[BEGIN]
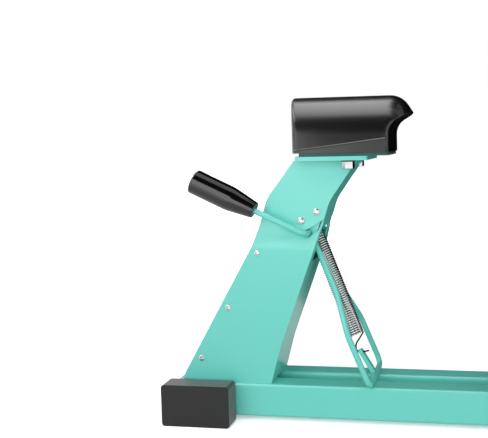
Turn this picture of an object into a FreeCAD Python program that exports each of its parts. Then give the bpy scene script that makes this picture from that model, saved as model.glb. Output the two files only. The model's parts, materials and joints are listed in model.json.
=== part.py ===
"""Cap heat press: a clamshell press for caps, with a wire cap tensioner on its stand.

Millimetres. +X runs from the operator's side to the hinge tower, +Z is up, and Y = 0 is the plane of symmetry.
The pieces are drawn from the front cross foot's middle, with the press closed, and each is then placed so that the
origin is under the middle of the base and the upper arm stands open.
"""
import FreeCAD
import Part
import math
import os
import re

import Sketcher

V = FreeCAD.Vector

SIZES = {
    # base
    "foot_pitch": 500, "foot_wide": 75, "foot_high": 40, "foot_length": 128, "foot_lift": 5,
    "tube_wall": 2.5, "tube_round": 4, "tube_bore_round": 2, "rail_wide": 30, "rail_gap": 20,
    "cap_wall": 4.7, "cap_top": 5, "cap_end": 4.7, "cap_grip": 20, "cap_round": 4, "cap_fit": 0.2,
    # stand
    "body_half": 36.5, "neck_half": 26.5, "shoulder_low": 213, "shoulder_high": 235,
    "plate": 3, "web": 3.2, "cover_top": 221,
    "left_foot_x": -27.6, "left_toe_x": -23, "left_toe_z": 57, "left_toe_round": 12,
    "left_waist_x": 66.5, "left_waist_z": 213, "left_neck_x": 83.2, "left_neck_z": 268.5, "left_top_x": 118,
    "right_foot_x": 85.2, "right_shin_x": 98, "right_shin_z": 90, "right_waist_x": 141, "right_waist_z": 205,
    "right_neck_x": 160, "right_neck_z": 264, "right_top_x": 194.5, "edge_round": 50, "neck_top": 313,
    "window_low": 192, "window_high": 233, "window_half": 20.5,
    "screw_radius": 1.9, "screw_head": 3.5, "screw_head_high": 1.8, "screw_inset": 11, "screw_fit": 0.1,
    "screw_low_z": 74, "screw_mid_z": 137, "screw_high_z": 204,
    "base_plate_thick": 4, "stand_bolt_radius": 4, "stand_bolt_head": 7, "stand_bolt_head_high": 5.3,
    "stand_bolt_front_x": 0, "stand_bolt_back_x": 68, "stand_bolt_inset": 15.5,
    # lower platen
    "flange_start": 123, "flange_end": 209, "flange_half": 43, "flange_thick": 5,
    "seat_start": 127, "seat_end": 233.4, "seat_half": 40.5, "seat_thick": 4,
    "bolt_x": 185.6, "bolt_y": 34.9, "bolt_radius": 4, "bolt_flats": 13.6, "bolt_head_high": 7.6, "bolt_reach": 14,
    "washer_radius": 8, "washer_thick": 1.6,
    "pad_half": 45, "pad_high": 66.6, "pad_arch": 44, "pad_nose_x": 92, "pad_nose_round": 70,
    "pad_corner_x": 124, "pad_back_x": 236.7, "pad_droop_x": 246, "pad_droop_round": 25,
    "beak_x": 259.7, "beak_drop": 21.6, "beak_tip_round": 1.5, "beak_bow": 5.25, "beak_bow_round": 300,
    "beak_corner_round": 6, "cove_drop": 34.1, "cove_round": 20,
    "core_start": 130, "core_end": 226, "core_half": 40, "core_high": 50, "core_arch": 36, "core_fit": 0.2,
    # cap tensioner
    "pivot_x": 133.6, "pivot_z": 226.8, "rod_radius": 3.5, "rod_fit": 0.06, "rod_plane": 42, "rod_bend": 9,
    "lever_angle": 24.8, "grip_start": 67.5, "grip_end": 150, "grip_thin": 9.8, "grip_thick": 14.8,
    "grip_taper": 34, "grip_dome": 8, "grip_socket": 45,
    "bail_angle": 67.6, "bail_half_top": 15.8, "bail_half": 47, "bail_kink_high": 80, "bail_kink_low": 128.3,
    "bail_bend": 5, "bail_corner": 12, "bail_gap": 0.3, "stub_end": 25.6,
    "bracket_thick": 2.5, "slot_wide": 8.5, "slot_angle": 30,
    "bracket_left": 116, "bracket_low": 215, "bracket_right_low": 139.5, "bracket_right": 150,
    "bracket_right_z": 246, "bracket_high": 261,
    "pivot_bolt_x": 125.2, "pivot_bolt_z": 241.1, "pivot_bolt_step": 22,
    "pivot_bolt_radius": 2.5, "pivot_bolt_head": 4.25, "pivot_bolt_head_high": 2.2,
    "anchor_x": 127, "anchor_z": 251.6, "anchor_radius": 2.5,
    "spring_top_x": 134.7, "spring_top_z": 231, "spring_low_x": 184.7, "spring_low_z": 97.6,
    "spring_radius": 8.7, "spring_wire": 0.8, "spring_coils": 50, "spring_spans": 2, "hook_bend": 2,
    "hook_neck_round": 1, "hook_throat_round": 10, "hook_round": 5,
    "hook_x": 190.5, "hook_z": 76, "hook_lean": 14, "hook_back": 5.7, "hook_tip": 9.3, "hook_throat_x": 182.8,
    "hook_throat_z": 85,
    "lug_thick": 5, "lug_half": 4.5, "lug_hole": 2.6,
    # hinge tower
    "hinge_x": 440, "hinge_z": 410, "tower_inner": 32.5, "tower_thick": 6, "tower_base_thick": 5,
    "tower_front": 404, "tower_rear": 482, "tower_top_front": 412, "tower_top_rear": 463, "tower_top": 448,
    "tower_round": 14, "tower_web_x": 455, "tower_web_thick": 4, "tower_web_top": 330,
    "tower_bolt_y": 25, "tower_bolt_inset": 11,
    "hinge_radius": 8, "hinge_reach": 41, "run_fit": 0.06,
    "arm_spring_radius": 10.8, "arm_spring_wire": 1.2, "arm_spring_coils": 3, "arm_spring_leg": 26,
    # upper arm and main lever, closed
    "open_angle": 60, "arm_half": 20, "arm_plate": 5, "arm_tube": 15, "bush_radius": 10, "bush_long": 12,
    "bush_flange": 13, "bush_flange_thick": 1.5,
    "lever_x": 340, "lever_z": 470, "lever_swing": 22.7, "lever_pin": 6, "lever_gap": 1, "lever_plate": 5,
    "handle_x": 146, "handle_z": 478, "handle_radius": 9, "handle_half": 58,
    "sleeve_radius": 14, "sleeve_half": 62,
    "knuckle_x": 381.1, "knuckle_z": 451.7, "link_pin": 5, "link_gap": 1, "link_plate": 5, "link_half": 9,
    "link_swing": 65.1, "link_x": 430, "link_z": 430, "stud_gap": 0.3,
    "arm_front": 152, "arm_low": 436, "arm_high": 462, "arm_round": 8,
    "screw_x": 180, "boss_radius": 13, "pressure_radius": 6, "knob_radius": 17, "knob_high": 20, "knob_z": 470,
    "knob_lobe": 4, "screw_tip": 423,
    # upper platen, closed
    "cap_gap": 3, "hot_thick": 10, "hot_start": 118, "hot_end": 238, "hot_low": 362,
    "element_thick": 2, "layer_gap": 0.3, "pad_thick": 4.6, "shell": 2, "shell_half": 67.5, "shell_top": 416,
    "shell_low": 358, "shell_round": 46, "shell_margin": 4,
    "yoke_half_x": 28, "yoke_thick": 4, "hub_radius": 11, "hub_top": 431, "ear_thick": 4, "ear_gap": 0.5,
    "ear_half": 14, "ear_top": 452, "yoke_screw_x": 20, "yoke_screw_y": 17,
    # control box
    "box_front": 361, "box_back": 401, "box_half": 44, "box_low": 45.3, "box_top": 140, "box_sill": 100,
    "box_brow": 386, "sheet": 2, "panel_window_x": 6, "panel_window_long": 18, "panel_window_half": 21,
    "window_proud": 0.8, "board_drop": 10.4, "board_thick": 1.6, "board_long": 38, "board_half": 34,
    "stud_radius": 2.5, "button_x": -14, "button_step": 15, "button_radius": 3.8, "button_proud": 3,
    "button_travel": 1, "panel_fit": 0.15, "button_collar": 5,
    "port_x": 381, "port_z": 74, "rocker_half_x": 6.5, "rocker_half_z": 10, "rocker_proud": 2.2,
    "rocker_deep": 9, "rocker_fit": 1.2, "inlet_half_x": 13.5, "inlet_half_z": 10, "inlet_proud": 2.4,
    "inlet_deep": 18,
}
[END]
WORK INSTRUCTIONS
Using the data above, restate word for word the lines from its opening line through the line that contains "V = FreeCAD.Vector", and no more.

TASK SOLUTION
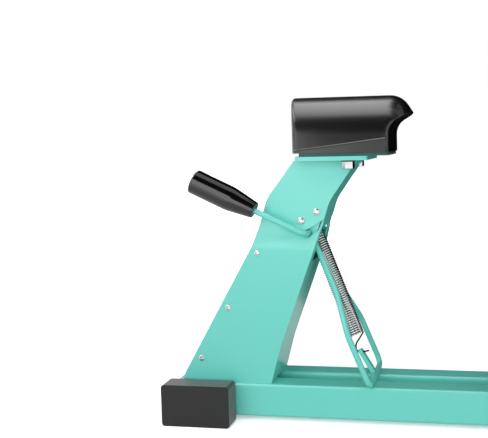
Turn this picture of an object into a FreeCAD Python program that exports each of its parts. Then give the bpy scene script that makes this picture from that model, saved as model.glb. Output the two files only. The model's parts, materials and joints are listed in model.json.
=== part.py ===
"""Cap heat press: a clamshell press for caps, with a wire cap tensioner on its stand.

Millimetres. +X runs from the operator's side to the hinge tower, +Z is up, and Y = 0 is the plane of symmetry.
The pieces are drawn from the front cross foot's middle, with the press closed, and each is then placed so that the
origin is under the middle of the base and the upper arm stands open.
"""
import FreeCAD
import Part
import math
import os
import re

import Sketcher

V = FreeCAD.Vector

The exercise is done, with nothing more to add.